— TASK DETAILS —
Up to and including the line containing "STAND_STEPS = 64", please reproduce the lines of the listing below, starting from the top.

— DATA PROVIDED —
——————————

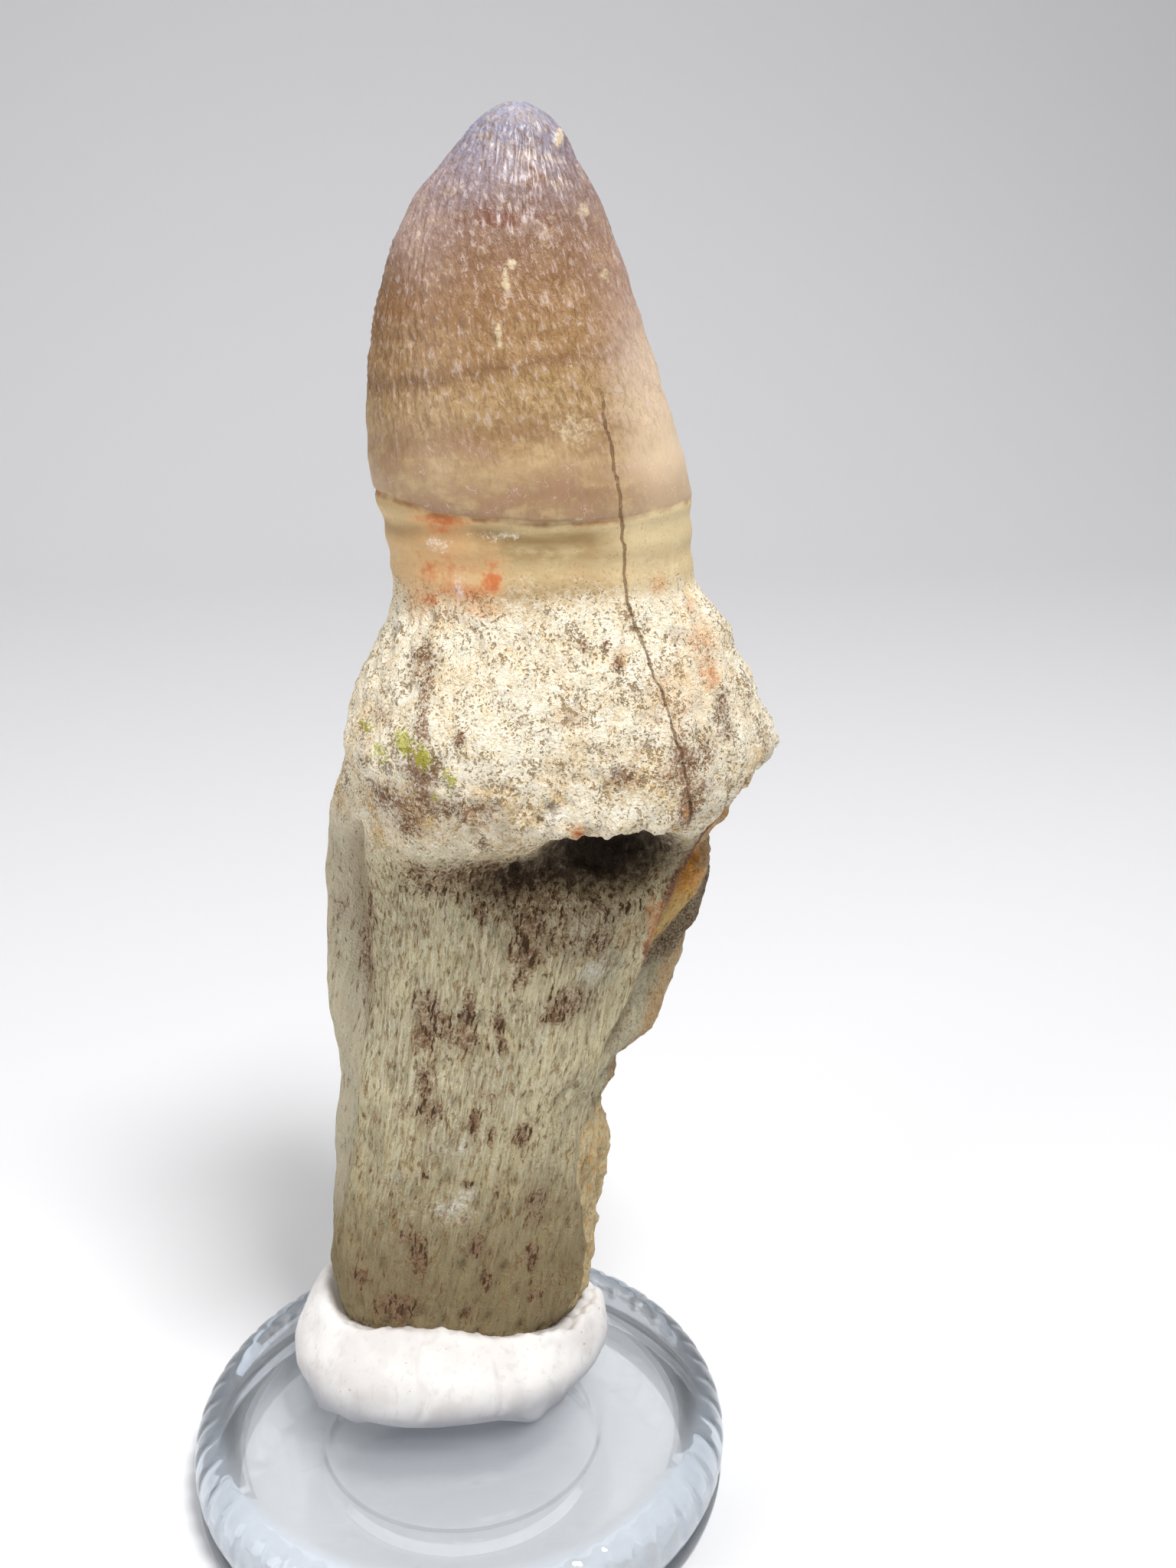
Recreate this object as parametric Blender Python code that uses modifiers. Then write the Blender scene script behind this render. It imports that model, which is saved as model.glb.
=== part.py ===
"""Fossil mosasaur tooth with its long bony root, standing in putty on a clear round stand.

Everything is written in millimetres and scaled to metres when a mesh is made. +Z is up, +X is to
the viewer's right, +Y is away from the viewer, and the origin is the centre of the stand's
underside.
"""

import bpy
import bmesh
from math import atan2, cos, hypot, pi, radians, sin
from mathutils import Vector, noise

MM = 0.001
GAP = 0.3

# Heights of the tooth's landmarks
TIP = 110.6
ENAMEL_BASE = 83.2
NECK = 77.0
LEDGE = 61.5
SHAFT_TOP = 53.0
FOOT = 10.5

# Points around each ring of the tooth's skin
SEGMENTS = 50

# Soft unevenness of the bone
LUMP_HEIGHT = 0.7
LUMP_SIZE = 6.0
LUMP_ON_ENAMEL = 0.15
FOOT_SMOOTH_BELOW = 15.0

# Putty
PUTTY_CENTRE = (-0.6, 3.9)
PUTTY_HALF_WIDTH = 13.7
PUTTY_HALF_DEPTH = 10.4
PUTTY_WAIST = 9.6
PUTTY_UNDERCUT = 1.2
PUTTY_FULLNESS = 2.4
PUTTY_RIM = 16.0
SOCKET_TOP = 30.0

# Stand
STAND_RADIUS = 22.9
STAND_HEIGHT = 6.5
STAND_FLAT_RADIUS = 19.9
STAND_EDGE_DROP = 3.2
STAND_GROOVE_HEIGHT = 1.8
STAND_GROOVE_DEPTH = 0.4
STAND_STEPS = 64

# Outlines of the tooth, top to bottom, each point as (height, place).
# LEFT_EDGE and RIGHT_EDGE are x of the widest outline, FRONT_FACE and BACK_FACE are y.
LEFT_EDGE = [
    (TIP, 6.4), (110.3, 5.2), (109.2, 4.0), (107.2, 1.7), (104.8, -0.6), (101.0, -2.5),
    (96.2, -3.6), (91.0, -4.1), (86.5, -4.3), (83.5, -4.1), (82.6, -3.7), (77.0, -3.1),
    (75.0, -3.4), (72.0, -4.9), (69.0, -6.6), (66.0, -7.2), (64.8, -7.2), (63.0, -8.0),
    (59.0, -9.0), (54.0, -9.5), (44.0, -10.0), (35.0, -9.7), (30.0, -9.7), (22.0, -10.3),
    (16.0, -10.7), (13.0, -9.8), (FOOT, -8.4),
]
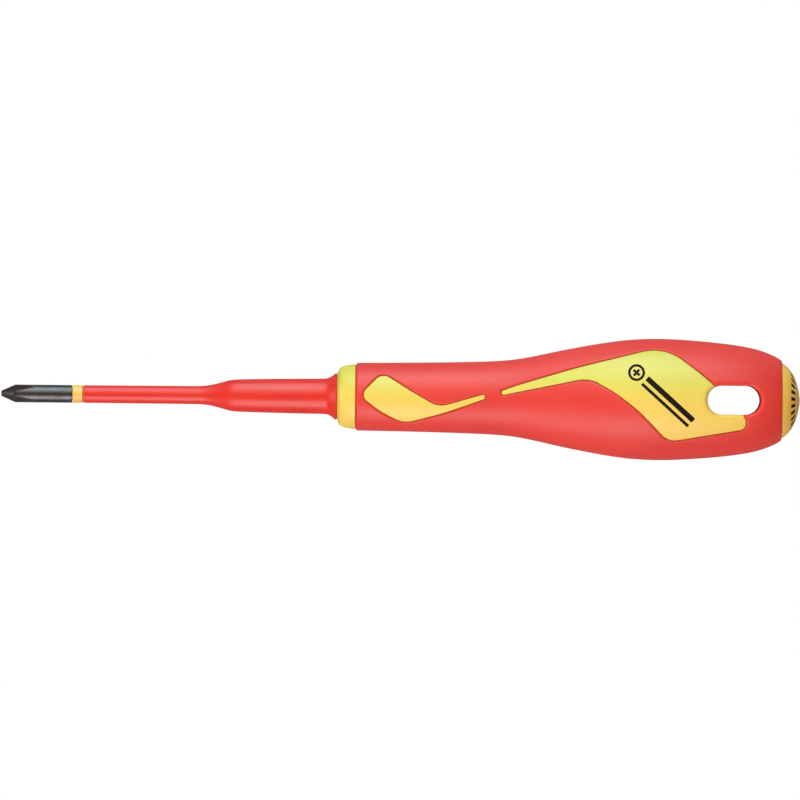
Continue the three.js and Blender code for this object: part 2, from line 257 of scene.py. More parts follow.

——————————

— RESULT BELOW —
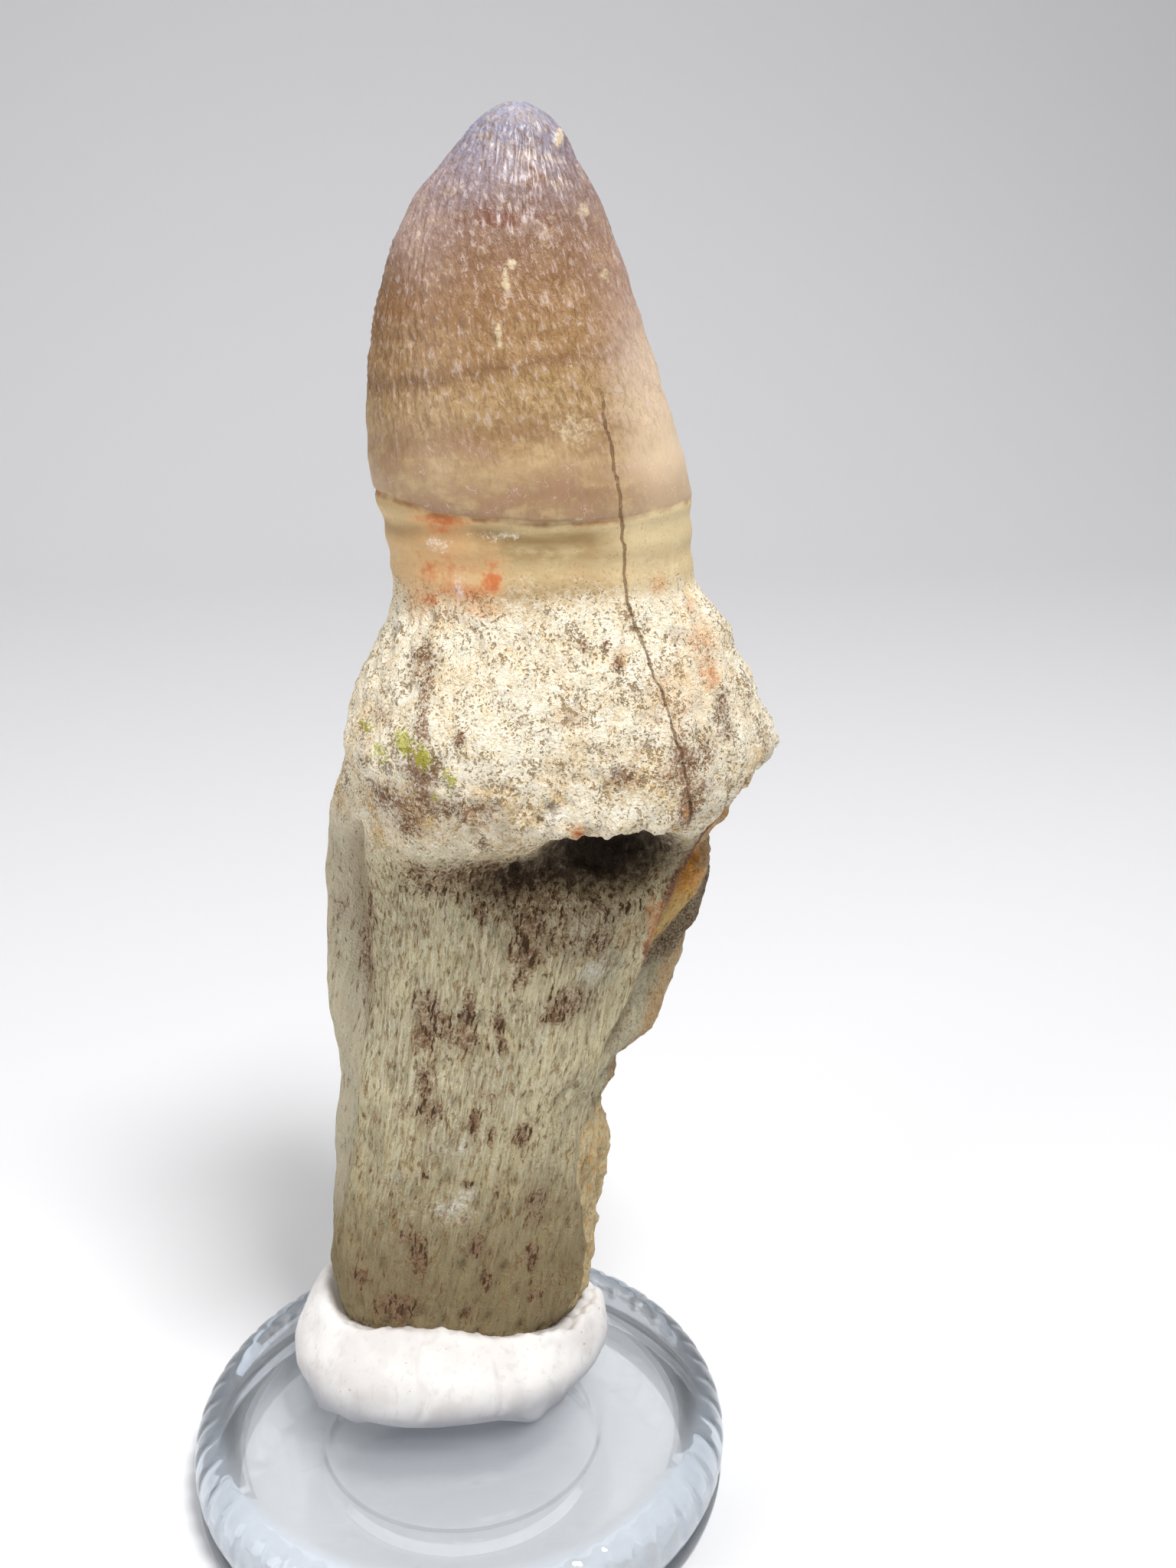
Recreate this object as parametric Blender Python code that uses modifiers. Then write the Blender scene script behind this render. It imports that model, which is saved as model.glb.
=== part.py ===
"""Fossil mosasaur tooth with its long bony root, standing in putty on a clear round stand.

Everything is written in millimetres and scaled to metres when a mesh is made. +Z is up, +X is to
the viewer's right, +Y is away from the viewer, and the origin is the centre of the stand's
underside.
"""

import bpy
import bmesh
from math import atan2, cos, hypot, pi, radians, sin
from mathutils import Vector, noise

MM = 0.001
GAP = 0.3

# Heights of the tooth's landmarks
TIP = 110.6
ENAMEL_BASE = 83.2
NECK = 77.0
LEDGE = 61.5
SHAFT_TOP = 53.0
FOOT = 10.5

# Points around each ring of the tooth's skin
SEGMENTS = 50

# Soft unevenness of the bone
LUMP_HEIGHT = 0.7
LUMP_SIZE = 6.0
LUMP_ON_ENAMEL = 0.15
FOOT_SMOOTH_BELOW = 15.0

# Putty
PUTTY_CENTRE = (-0.6, 3.9)
PUTTY_HALF_WIDTH = 13.7
PUTTY_HALF_DEPTH = 10.4
PUTTY_WAIST = 9.6
PUTTY_UNDERCUT = 1.2
PUTTY_FULLNESS = 2.4
PUTTY_RIM = 16.0
SOCKET_TOP = 30.0

# Stand
STAND_RADIUS = 22.9
STAND_HEIGHT = 6.5
STAND_FLAT_RADIUS = 19.9
STAND_EDGE_DROP = 3.2
STAND_GROOVE_HEIGHT = 1.8
STAND_GROOVE_DEPTH = 0.4
STAND_STEPS = 64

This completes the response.